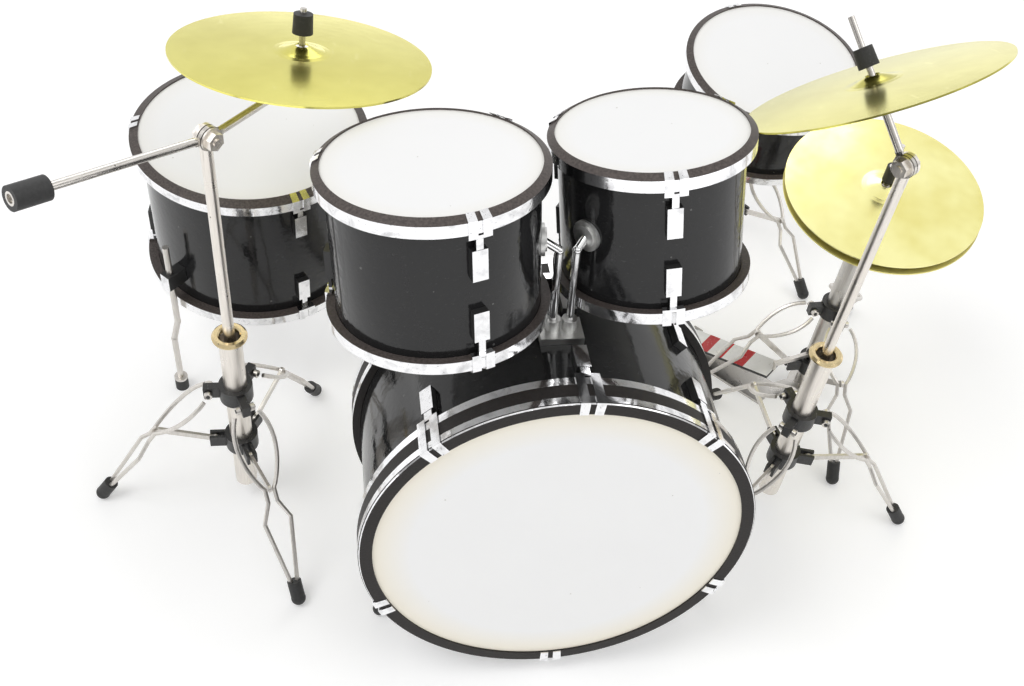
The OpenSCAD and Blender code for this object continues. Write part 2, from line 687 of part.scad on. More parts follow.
// ---- hi-hat -----------------------------------------------------
hat_seat = 3;
hat_rod_r = 0.9;
hat_tube_top = hat_z - hat_gap - cymbal_h - cymbal_t - slip - hat_seat;
rod_top = 119.5;
heel_xy = [79.5, 136.5];
board_turn = -46;
board_w = 10;
board_l = 38;
board_rise = 14;
heel_z = 3.4;
toe_xy = [heel_xy[0] + (board_l - 1.5) * cos(board_turn), heel_xy[1] + (board_l - 1.5) * sin(board_turn)];
toe_z = heel_z + (board_l - 1.5) * sin(board_rise) + 2.3;
pull = toe_xy - hat_xy;
pull_l = norm(pull);
pull_turn = atan2(pull[1], pull[0]);
arm_z = 17.2;
module hat_stand() {
  color(satin) {
    at(hat_xy) difference() {
      union() {
        translate([0, 0, 1]) cylinder(h = hat_tube_top - 1, r = tube_r);
        translate([0, 0, hat_tube_top - 0.5]) cylinder(h = hat_seat + 0.5, r1 = 2.4, r2 = 1.6);
        cylinder(h = 1.2, r = 6.5);
      }
      translate([0, 0, 4]) cylinder(h = 30, r = tube_r - tube_t);
      translate([0, 0, 20]) cylinder(h = 100, r = hat_rod_r + fit);
      rotate([0, 0, pull_turn]) translate([0, -1.5, arm_z - 2]) cube([6, 3, 5]);
    }
    // base plate with a link to the tube and two hinge ears at the heel
    at(heel_xy) rotate([0, 0, board_turn]) {
      translate([-4, -board_w / 2 - 1.5, 0]) cube([board_l + 4, board_w + 3, 1.2]);
      for (m = [-1, 1]) difference() {
        translate([-2, m * (board_w / 2 + slip + 0.6) - 0.6, 1]) cube([4, 1.2, heel_z + 1]);
        translate([0, m * (board_w / 2 + 1), heel_z]) rotate([90, 0, 0])
          cylinder(h = 5, r = 0.8 + fit, center = true);
      }
    }
    at(hat_xy) rotate([0, 0, pull_turn]) translate([5, -3, 0]) cube([pull_l - 6, 6, 1.2]);
  }
}
// Footboard: hinge pin at the heel, the toe raised
module footboard(l, w, rise) {
  rotate([0, -rise, 0]) {
    translate([1, -w / 2, 1]) cube([l - 1, w, 1.2]);
    translate([-0.4, -w / 2, 0.4]) cube([2, w, 1.6]);
  }
  rotate([90, 0, 0]) cylinder(h = w + 2 * slip + 2.2, r = 0.8, center = true);
  rotate([90, 0, 0]) cylinder(h = w - 0.4, r = 1.5, center = true);
}
module hat_footboard() {
  color(white) at(heel_xy, heel_z) rotate([0, 0, board_turn]) footboard(board_l, board_w, board_rise);
}
// Pull rod with its arm to the toe of the footboard, and the clutch
hat_hole = hat_z + cymbal_h;
module hat_rod() {
  color(satin) at(hat_xy) {
    translate([0, 0, arm_z]) cylinder(h = rod_top - arm_z, r = hat_rod_r);
    translate([0, 0, hat_hole - slip - 1]) cylinder(h = 1, r1 = 1.5, r2 = 1.2);
    translate([0, 0, hat_hole + cymbal_t + slip + 0.1]) cylinder(h = 1, r1 = 1.2, r2 = 1.6);
    translate([0, 0, hat_hole + cymbal_t + slip + 1]) cylinder(h = 6, r = 2.1);
    rotate([0, 0, pull_turn]) translate([0, -0.8, arm_z]) cube([pull_l + 0.8, 1.6, 1.6]);
    rotate([0, 0, pull_turn]) translate([pull_l, 0, toe_z + slip]) cylinder(h = arm_z + 0.5 - toe_z - slip, r = 0.7);
  }
}
module hat_top() { color(brass) at(hat_xy, hat_hole) to_axis(hat_n) translate([0, 0, -cymbal_h]) cymbal(hat_d); }
module hat_bottom() {
  h = hat_z - hat_gap - cymbal_h;
  color(brass) at(hat_xy, h) to_axis(hat_n) mirror([0, 0, 1]) translate([0, 0, -cymbal_h]) cymbal(hat_d);
}

// ---- snare ------------------------------------------------------
snare_hub = snare_lift - 9;
module snare_tilted() {
  at(snare_xy, snare_hub) rotate([snare_tilt, 0, 0]) children();
}
module snare_axis() {
  snare_tilted() translate([0, 0, 9]) children();
}
module snare_shell() { color(black) snare_axis() shell(snare); }
module snare_hoops() { color(black) snare_axis() hoops(snare); }
module snare_heads() { color(white) snare_axis() heads(snare); }
module snare_hardware() {
  color(chrome) snare_axis() {
    lugs(snare, thirds(-13), 2.3, 1.3, 1.8, 6.6);
    // throw-off with its lever, on the drummer's side
    rotate([0, 0, 77]) difference() {
      union() {
        translate([snare[0] - 1, -2.5, 9]) cube([4, 5, 13]);
        translate([snare[0] + 2.5, -1, 14]) cube([1.2, 2, 11]);
      }
      cylinder(h = 40, r = snare[0] + fit, $fn = 96);
    }
  }
}
module snare_basket() {
  color(satin) snare_tilted() {
    for (i = [0 : 2]) rotate([0, 0, 47 + 120 * i]) {
      translate([0, -1.2, 4]) cube([snare[3] + 2.4, 2.4, 2]);
      translate([snare[3] + 0.9, -1.8, 4]) cube([1.5, 3.6, 9]);
      translate([snare[3] - 6, -1.8, 5.8]) cube([8, 3.6, 3.2]);
    }
    translate([0, 0, 3.6]) cylinder(h = 2.4, r = 5);
    translate([-2, -1.5, 0]) cube([4, 3, 4]);
    rotate([0, 90, 0]) cylinder(h = 4, r = 2.6, center = true);
    rotate([0, 90, 0]) cylinder(h = 9, r = 0.9, center = true);
  }
}
module snare_stand() {
  color(satin) at(snare_xy) difference() {
    union() {
      translate([0, 0, tube_foot]) cylinder(h = snare_hub - 4.4 - tube_foot, r = tube_r);
      translate([0, 0, snare_hub - 5.4]) cylinder(h = 1.4, r = 4.4);
      for (m = [-1, 1]) translate([m * 3 - 0.7, -2.6, snare_hub - 4.6]) cube([1.4, 5.2, 6.6]);
    }
    translate([0, 0, snare_hub]) rotate([0, 90, 0]) cylinder(h = 12, r = 0.9 + fit, center = true);
  }
  legs(snare_set);
}

// ---- kick pedal -------------------------------------------------
kick_y = bass_point([0, bass_h, 0])[1];
kick_heel = [0, kick_y + 55];
kick_w = 10;
axle_y = kick_y + 12;
axle_z = 26;
module kick_base() {
  color(satin) place() {
    translate([-7, kick_y + 0.9, 0]) cube([14, 58, 1.2]);
    for (m = [-1, 1]) {
      difference() {
        translate([m * 8.2 - 1.2, axle_y - 2.2, 0]) cube([2.4, 4.4, axle_z + 3]);
        translate([m * 8.2, axle_y, axle_z]) rotate([0, 90, 0]) cylinder(h = 5, r = 1 + fit, center = true);
      }
      difference() {
        translate([m * (kick_w / 2 + slip + 0.6) - 0.6, kick_heel[1] - 2, 1]) cube([1.2, 4, heel_z + 1]);
        translate([m * 6, kick_heel[1], heel_z]) rotate([0, 90, 0]) cylinder(h = 5, r = 0.8 + fit, center = true);
      }
    }
  }
}
module kick_footboard() {
  color(satin) place() translate([0, kick_heel[1], heel_z]) rotate([0, 0, -90]) footboard(board_l, kick_w, board_rise);
}
module kick_beater() {
  color(satin) place() translate([0, axle_y, axle_z]) {
    rotate([0, 90, 0]) cylinder(h = 19.6, r = 1, center = true);
    rotate([0, 90, 0]) cylinder(h = 7, r = 2.2, center = true);
    rotate([-38, 0, 0]) {
      cylinder(h = 24, r = 0.9);
      translate([0, 0, 26]) rotate([90, 0, 0]) cylinder(h = 6, r = 3.6, center = true);
    }
  }
}

bass_shell();
bass_hoops();
bass_heads();
bass_lugs();
tom_mount();
spur_left();
spur_right();
tom1_shell();
tom1_hoops();
tom1_heads();
tom1_lugs();
tom1_flange();
tom1_arm();
tom2_shell();
tom2_hoops();
tom2_heads();
tom2_lugs();
tom2_flange();
tom2_arm();
floor_shell();
floor_hoops();
floor_heads();
floor_lugs();
floor_legs();
snare_shell();
snare_hoops();
snare_heads();
snare_hardware();
snare_basket();
snare_stand();
hat_stand();
hat_legs();
hat_rod();
hat_top();
hat_bottom();
hat_footboard();
stand_collars();
tube_rings();
left_tube();
left_slider();
left_leg_a();
left_leg_b();
left_leg_c();
left_brace_a();
left_brace_b();
left_brace_c();
left_upper();
left_boom();
left_weight();
left_cymbal();
left_sleeve();
right_tube();
right_legs();
right_upper();
right_tilter();
right_cymbal();
right_sleeve();
kick_base();
kick_footboard();
kick_beater();
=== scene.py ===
# %% [markdown]
# # A small acoustic drum kit, dressed for its portrait
# The part comes in from the CAD with its real sizes and its own frame, in metres. The shapes
# are all there. What is made here is how they look: where the chrome ends and the board
# begins, how the wrap shines, which end of a wire is rubber. The order is that of a studio:
# first the camera, then the room with its lamps, then one finish after another.

# %% Load the part
import bpy
import math
from mathutils import Matrix, Vector


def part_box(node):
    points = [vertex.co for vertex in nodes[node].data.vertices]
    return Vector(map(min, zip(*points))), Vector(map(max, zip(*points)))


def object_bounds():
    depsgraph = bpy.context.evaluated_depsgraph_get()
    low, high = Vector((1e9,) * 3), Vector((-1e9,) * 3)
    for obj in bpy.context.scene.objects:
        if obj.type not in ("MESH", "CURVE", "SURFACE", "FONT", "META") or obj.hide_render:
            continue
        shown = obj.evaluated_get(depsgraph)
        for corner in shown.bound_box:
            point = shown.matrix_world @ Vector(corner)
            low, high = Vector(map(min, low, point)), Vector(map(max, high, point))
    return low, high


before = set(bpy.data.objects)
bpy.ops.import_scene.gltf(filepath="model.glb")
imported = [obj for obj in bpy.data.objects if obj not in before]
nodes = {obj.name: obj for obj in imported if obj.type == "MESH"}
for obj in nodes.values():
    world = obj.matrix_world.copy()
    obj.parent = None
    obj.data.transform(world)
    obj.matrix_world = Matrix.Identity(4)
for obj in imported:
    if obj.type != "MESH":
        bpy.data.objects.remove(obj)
cad_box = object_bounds()
print("nodes:", len(nodes), "box:", [[round(c, 4) for c in p] for p in cad_box])

# %% [markdown]
# ## The camera
# A camera needs a place, a direction and a lens. The direction is written as three vectors:
# what points right, up and back in the picture. A matrix built from them is exact, where
# three angles would have to be found by trial.

# %% Place the camera
MM = 0.001
DESIGN_MIDDLE = Vector((6.1, 123.8, 0.0))


def mm(x, y, z):
    """A point of the design, in millimetres, as metres in the part's frame."""
    return (Vector((x, y, z)) - DESIGN_MIDDLE) * MM


LENS_PLACE = mm(-61.51, -173.55, 353.79)
VIEW_RIGHT = Vector((0.989, -0.11658, 0.09103))
VIEW_UP = Vector((0.02651, 0.7452, 0.66632))
VIEW_BACK = Vector((-0.14551, -0.65658, 0.74009))
SENSOR_WIDTH = 36
FOCAL_LENGTH = 42.19
NEAR_LIMIT = 10 * MM

lens = bpy.data.cameras.new("portrait_lens")
lens.sensor_width = SENSOR_WIDTH
lens.lens = FOCAL_LENGTH
lens.clip_start = NEAR_LIMIT
camera = bpy.data.objects.new("portrait_camera", lens)
bpy.context.collection.objects.link(camera)
turn = Matrix((VIEW_RIGHT, VIEW_UP, VIEW_BACK)).transposed().to_4x4()
camera.matrix_world = Matrix.Translation(LENS_PLACE) @ turn
bpy.context.scene.camera = camera
print("camera at", [round(c, 3) for c in camera.location])

# %% [markdown]
# ## Small helpers for node trees
# A material is a little diagram of nodes. Building one in code is mostly two acts: add a node
# with some of its inputs set, and join an output to an input. Short helpers for these acts,
# and for the few sums and blends that come back in every finish, keep what follows readable.


# %% Helpers: add nodes and join them
def plug(tree, socket, value):
    """Join the socket if the value is a node's output, and otherwise store the value in it."""
    if isinstance(value, bpy.types.NodeSocket):
        tree.links.new(value, socket)
    else:
        socket.default_value = value


def add(tree, kind, **inputs):
    """A new node; keys name its inputs (underscores for spaces), count them (i0, i1) or
    name its own settings."""
    node = tree.nodes.new(kind)
    for key, value in inputs.items():
        name = key.replace("_", " ")
        if name in node.inputs:
            plug(tree, node.inputs[name], value)
        elif key[0] == "i" and key[1:].isdigit():
            plug(tree, node.inputs[int(key[1:])], value)
        else:
            setattr(node, key, value)
    return node


def set_on(node, **inputs):
    """Set or join inputs of a node that is there already."""
    for key, value in inputs.items():
        plug(node.id_data, node.inputs[key.replace("_", " ")], value)


def new_material(name):
    """A material with its Principled shader; returns the material, its tree and the shader."""
    material = bpy.data.materials.new(name)
    material.use_nodes = True
    tree = material.node_tree
    return material, tree, tree.nodes["Principled BSDF"]


# %% Helpers: sums, masks and blends
def maths(tree, operation, a, b=0.0):
    return add(tree, "ShaderNodeMath", operation=operation, i0=a, i1=b).outputs[0]


def fold(tree, operation, first, *others):
    """Several values made one, two at a time, by the same operation."""
    for other in others:
        first = maths(tree, operation, first, other)
    return first


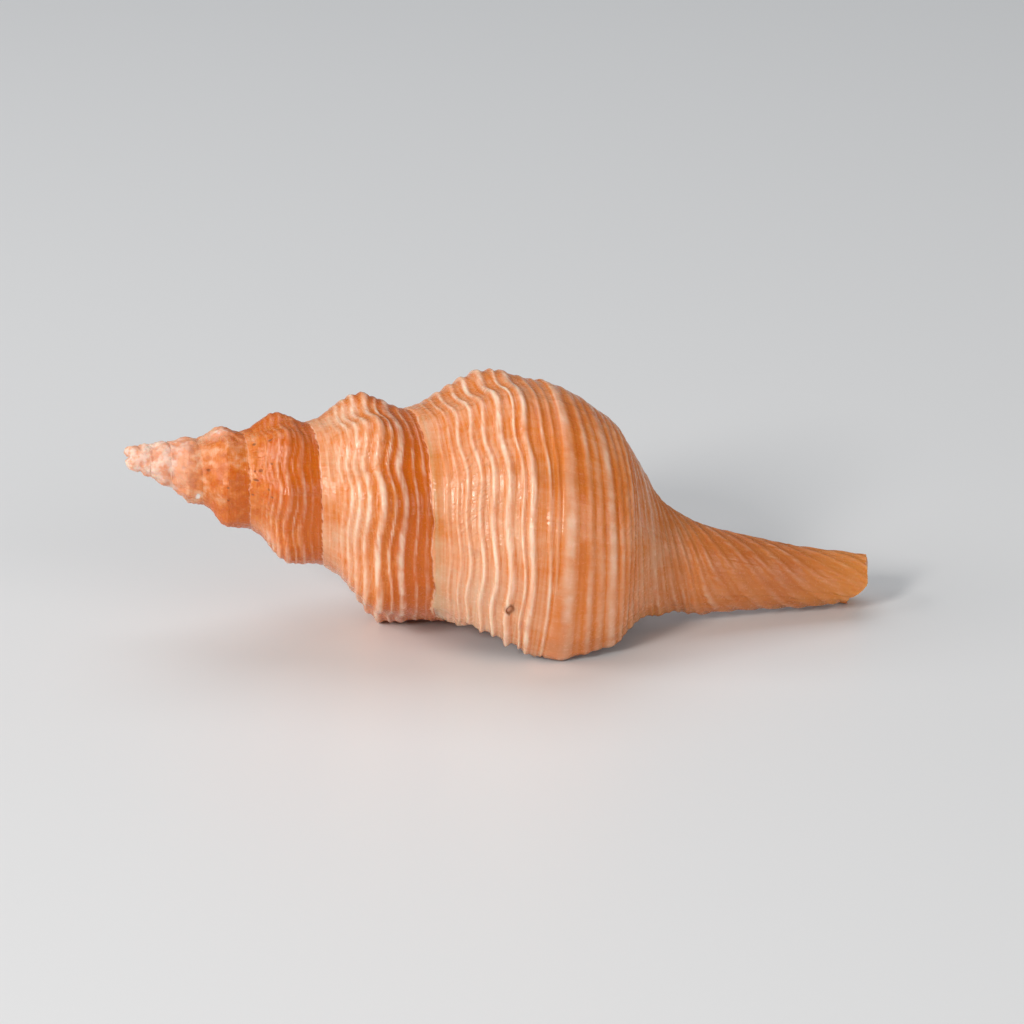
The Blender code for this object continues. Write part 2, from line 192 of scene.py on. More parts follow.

Short problem: Reproduce, without alteration, solely the lines beginning at the line that includes "bass_shell();" and ending at the line that includes "# first the", both lines included.

Answer to the problem:
bass_shell();
bass_hoops();
bass_heads();
bass_lugs();
tom_mount();
spur_left();
spur_right();
tom1_shell();
tom1_hoops();
tom1_heads();
tom1_lugs();
tom1_flange();
tom1_arm();
tom2_shell();
tom2_hoops();
tom2_heads();
tom2_lugs();
tom2_flange();
tom2_arm();
floor_shell();
floor_hoops();
floor_heads();
floor_lugs();
floor_legs();
snare_shell();
snare_hoops();
snare_heads();
snare_hardware();
snare_basket();
snare_stand();
hat_stand();
hat_legs();
hat_rod();
hat_top();
hat_bottom();
hat_footboard();
stand_collars();
tube_rings();
left_tube();
left_slider();
left_leg_a();
left_leg_b();
left_leg_c();
left_brace_a();
left_brace_b();
left_brace_c();
left_upper();
left_boom();
left_weight();
left_cymbal();
left_sleeve();
right_tube();
right_legs();
right_upper();
right_tilter();
right_cymbal();
right_sleeve();
kick_base();
kick_footboard();
kick_beater();
=== scene.py ===
# %% [markdown]
# # A small acoustic drum kit, dressed for its portrait
# The part comes in from the CAD with its real sizes and its own frame, in metres. The shapes
# are all there. What is made here is how they look: where the chrome ends and the board
# begins, how the wrap shines, which end of a wire is rubber. The order is that of a studio:
# first the camera, then the room with its lamps, then one finish after another.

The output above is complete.